DC: Yeah, you know what? We did a scene, some of the flashback stuff, the other day and I chose the hair. I said, “Let’s make it blonde” and it’s much more suited for him. They just make a joke out of my sh*t hair. We might go back to that but it’s too ‘80s, ‘90s. I kind of wanted the tight white jeans as well. It was all put together so quickly. Creating a wig might not have been the right thing to do but actually having had more time, being able to look at some stuff with flashback, I felt more him actually. It really worked so maybe we’ll go to that. It’s all a work in progress. It’s amazing. It’s a creative environment of coming up with new ideas all the time, everyone pitching in. I wear the same costume, absolutely everything. Then they’ve got Cassidy coming in with black lampshades and pink trousers. Apparently, he’s getting all his clothes from my church lost and found.

Preacher Comic Book


Q: Do you get to be funny?


DC: I try to be. He’s not particularly funny, Jesse. He’s got a really good sense of humor I think. I don’t know whether he’s got particularly great comic timing. I find him, but not compared to those others. They’re maniacs and they’re hilarious all the time. I think he smiles at everything. He finds them very humorous. He does, he tries to be funny.


Q: How often do you reference the comics?
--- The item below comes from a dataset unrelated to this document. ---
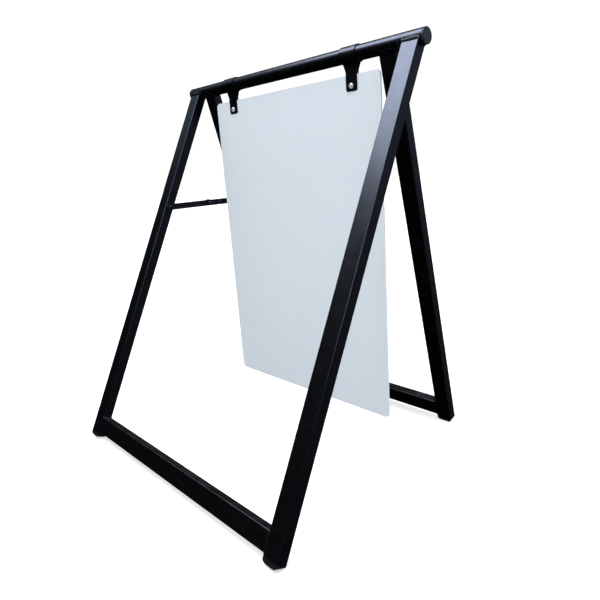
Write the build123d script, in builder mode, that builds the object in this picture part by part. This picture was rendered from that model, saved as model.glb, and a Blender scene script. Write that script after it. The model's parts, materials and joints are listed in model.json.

DC: I contact Sam always, go back to the comics, look at them but they’re so well written. They’ve been so well formulated. They’ve got such a good writing team, that it’s quite clear. What I love is that there are a number of ways to play all the scenes which always suggests that the writing is brilliant. More often than not, I start at a place at the beginning of the day while we’re shooting and the scene ends up in a completely unexpected place which is so fulfilling. You discover so much about the person you’re playing in a short space of time. I love that. You can call them any time and I can refer to the comic, but it’s often within the dialogue anyway.